Hope agreed and said he’d like to see the Legislature ban guns on campus. “I would love to see it set up just like a courthouse, where we have to go through security in order to get to the chambers,” he said.
Rep. Ross Hunter, D-Medina, also sees no need for guns at the Capitol given that armed state troopers patrol the campus. He said he’d like to see a statehouse ban, but does not expect it.
“We have had agonizing discussions about whether we’re going to allow guns on the Capitol campus many times over the last 10 years, and we’ve never had enough votes,” Hunter said. “People get all hissy about it. It’s like one of these: ‘This is my right.”’
All that said, Hunter and other lawmakers said this could be the year the Legislature passes a gun-control measure.
Hunter noted that Hope, who has an A-plus rating from the NRA, signed onto Pedersen’s bill for universal background checks.
“Everyone should support the bill,” Hope said. “It will impact those who are bent on committing crimes.”
It’s not clear yet if Hope is an exception among lawmakers with high marks from the NRA.

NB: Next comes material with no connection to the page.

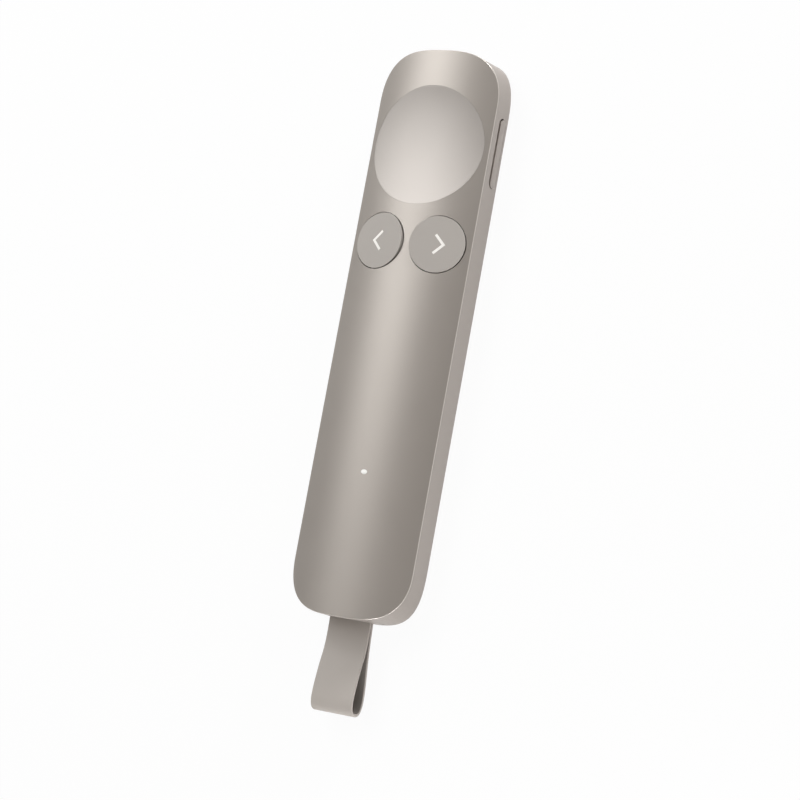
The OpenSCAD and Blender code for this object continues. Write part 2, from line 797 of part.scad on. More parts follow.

A majority in the chamber — 55 members — have a NRA rating of B or better, including House Majority Leader Pat Sullivan, D-Covington.
The NRA characterizes a B rating as “generally pro gun” and an A as “solidly pro gun.”
Sullivan has an A rating from the NRA and he embraced that distinction in an interview, saying he has a “strong Second Amendment position.”
Sullivan also said he has concerns about Pedersen’s background-check bill, which is scheduled for a hearing Wednesday. “I want to make sure that we’re solving the problem that’s actually the problem,” he said.
Taylor, for one, doesn’t like Pedersen’s bill.
“I firmly believe that if we want universal background checks, then we should be instead encouraging people to get a concealed-weapons permit,” said Taylor, noting that background checks are required to get a permit.
Likewise, Taylor said he had no problem with legislators exercising their right to carry a firearm.
“I encourage them to do so,” he said.